Verdi si legò profondamente al territorio di Sant’Agata in provincia di Piacenza : fece costruire case coloniche per dare lavoro ai contadini poverissimi di quelle campagne. Quando comprese che l’Ospedale più vicino per quelle zone era a Piacenza, a quasi 40 chilometri di distanza, pensò a far erigere un centro di cura, l’Ospedale di Villanova sull’Arda. Verdi lasciò a questo centro parte della sua eredità ; dopo anni divenne Casa di cura e ricovero per anziani ora è il “Centro di Recupero e Riabilitazione Funzionale Giuseppe Verdi”,  un Centro paralimpico.

Uno dei fogli inediti

Ma torniamo alle carte recuperate. Si sapeva dell’esistenza di questo “tesoro celato”, c’è stata una mobilitazione partita da un articolo della rivista “Classic Voice”, dalla tenacia dei Nicola Sani ex- direttore dell’INSV, dall’impegno di almeno cinquanta esponenti della cultura e dal lavoro generoso di Gino Famiglietti Direttore generale Archivi al Mibact.

Abbiamo chiesto a Sandro Cappelletto, direttore dell’Annuario di Studi Verdiani da quattro anni, di raccontarci come si è arrivati a recuperare le cinquemila carte inedite.

Sandro Cappelletto : "Finalmente dal gennaio 2017, forte dei principi stabiliti dall'articolo 9 della Costituzione italiana e dal Codice dei Beni Culturali e del Paesaggio, il MIBACT ha intrapreso un'azione che ha reso possibile portare il contenuto del baule all'Archivio di Stato di Parma. L'archivio ha a sua volta affidato all'Istituto Nazionale di Studi Verdiani l'incarico di provvedere a una catalogazione sistematica dei circa 5400 fogli di abbozzi musicali verdiani. Compito che è stato svolto in maniera egregia dalla dottoressa Alessandra Carlotta Pellegrini, già direttore scientifico dell'Istituto verdiano".

Annarita Caroli : è stato un iter complesso quello di trasferire questo patrimonio in mani pubbliche ?

S.C. "Direi di no, non particolarmente complesso ; una volta che la Direzione generale degli Archivi del MIBACT ha preso l'iniziativa, nonostante l'opposizione degli eredi Carrara-Verdi, proprietari delle carte.
Le leggi c'erano, è stato sufficiente applicarle" 

A.C. sono oltre 5mila fogli, sono tante e Verdi aveva chiesto che venissero bruciate alla sua morte. Questi fogli sono la conferma del grande lavoro e della cura incessante che Verdi metteva nel comporre le sue opere ?
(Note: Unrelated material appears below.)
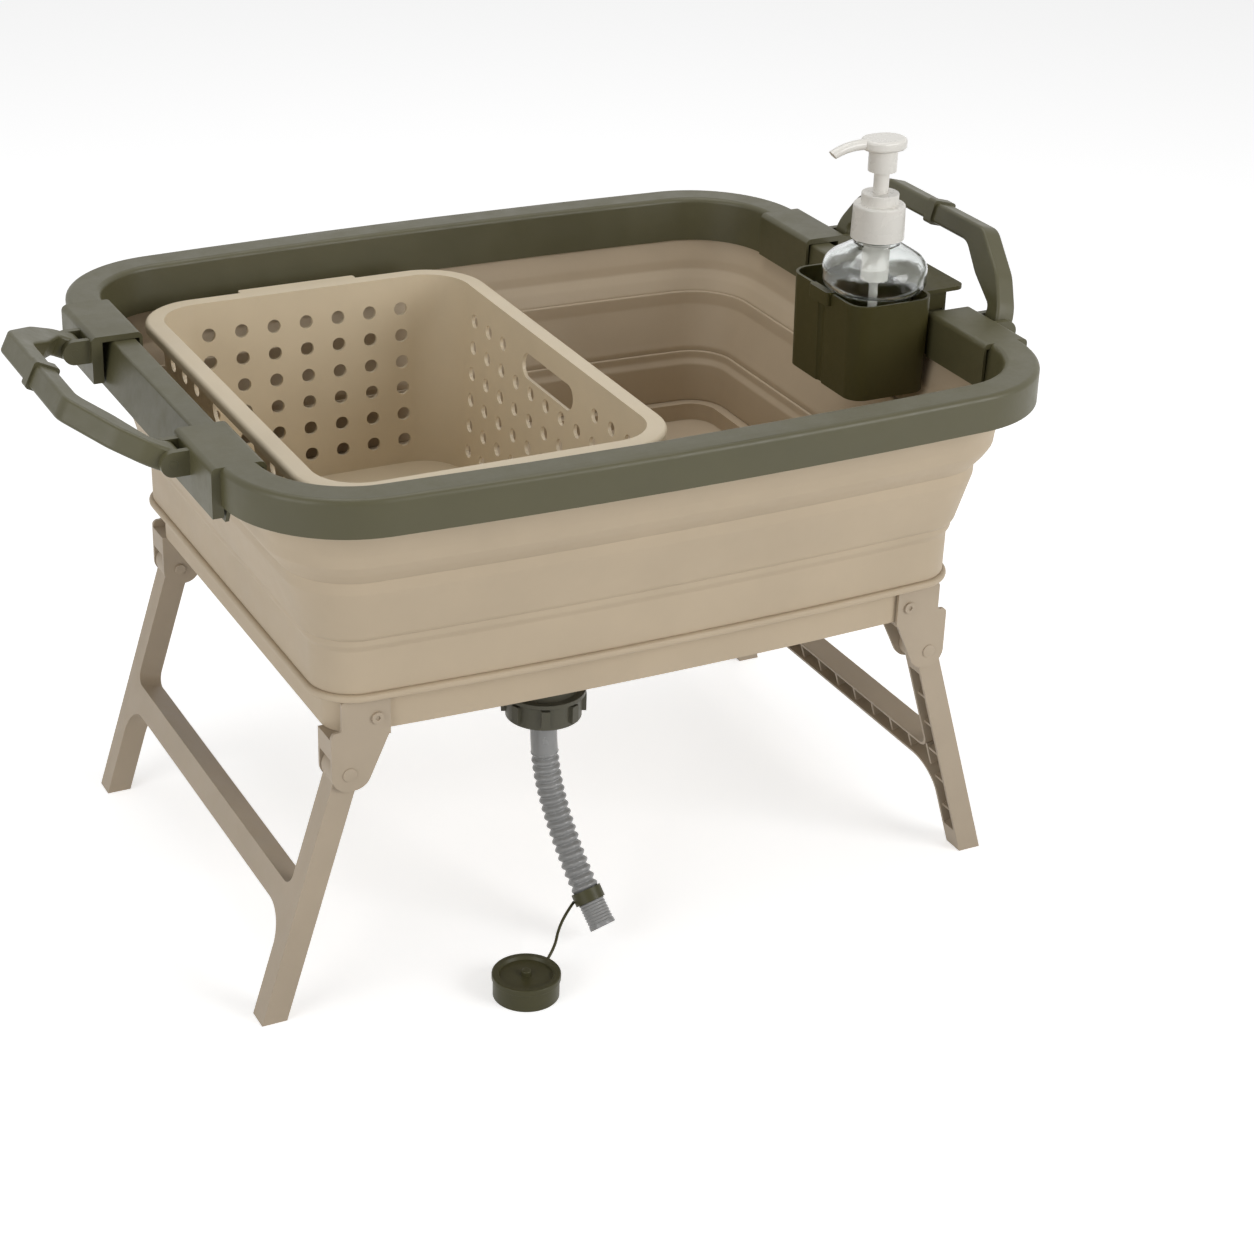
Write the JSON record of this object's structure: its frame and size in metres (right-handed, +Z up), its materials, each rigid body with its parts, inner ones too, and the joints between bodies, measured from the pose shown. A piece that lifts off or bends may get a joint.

S.C. "I fogli erano custoditi – e non sempre in maniera impeccabile – in sedici cartelle, ciascuna delle quali dedicata a un'opera. L'arco di tempo va dal 1848, con i primi schizzi su Luisa Miller, fino al Falstaff. Prenderne visione, significa entrare nel laboratorio creativo di Verdi, spesso seguire la nascita di un'idea, come avviene ad esempio per il nucleo originale della fuga finale di Falstaff. Vuol dire capire le esitazioni, i ripensamenti sul “Credo scellerato" di Jago in Otello. O ancora, osservando i canti popolari raccolti nella cartella del Trovatore, capire il ventaglio amplissimo degli interessi e degli stimoli musicali e culturali di cui Verdi si nutriva". 

A.C. Possiamo ritenere che lo studio del catalogo verdiano prenderà una nuova direzione e troverà una nuova chiave interpretativa, alla luce di queste carte inedite ?

S.C. "Sarà compito degli studiosi e dei musicisti capire il rapporto tra le partiture per come le conosciamo allo stato attuale ed eventuali nuove ipotesi di lavoro e di realizzazione esecutiva che questi documenti consentono". 

A.C. Dove sono conservate ora ? Saranno consultabili facilmente ?

S.C. "All'Archivio di Stato di Parma. L'augurio dell'Istituto Nazionale di Studi Verdiani è che il processo di digitalizzazione e di messa in rete si compia entro il 2019.  Così questi documenti saranno finalmente consultabili dalla comunità internazionale degli studiosi, in modo trasparente, oggettivo, senza personalismi, senza casuali favoritismi. Come già accade per tanti altri compositori. Una profonda lacuna sta per essere colmata".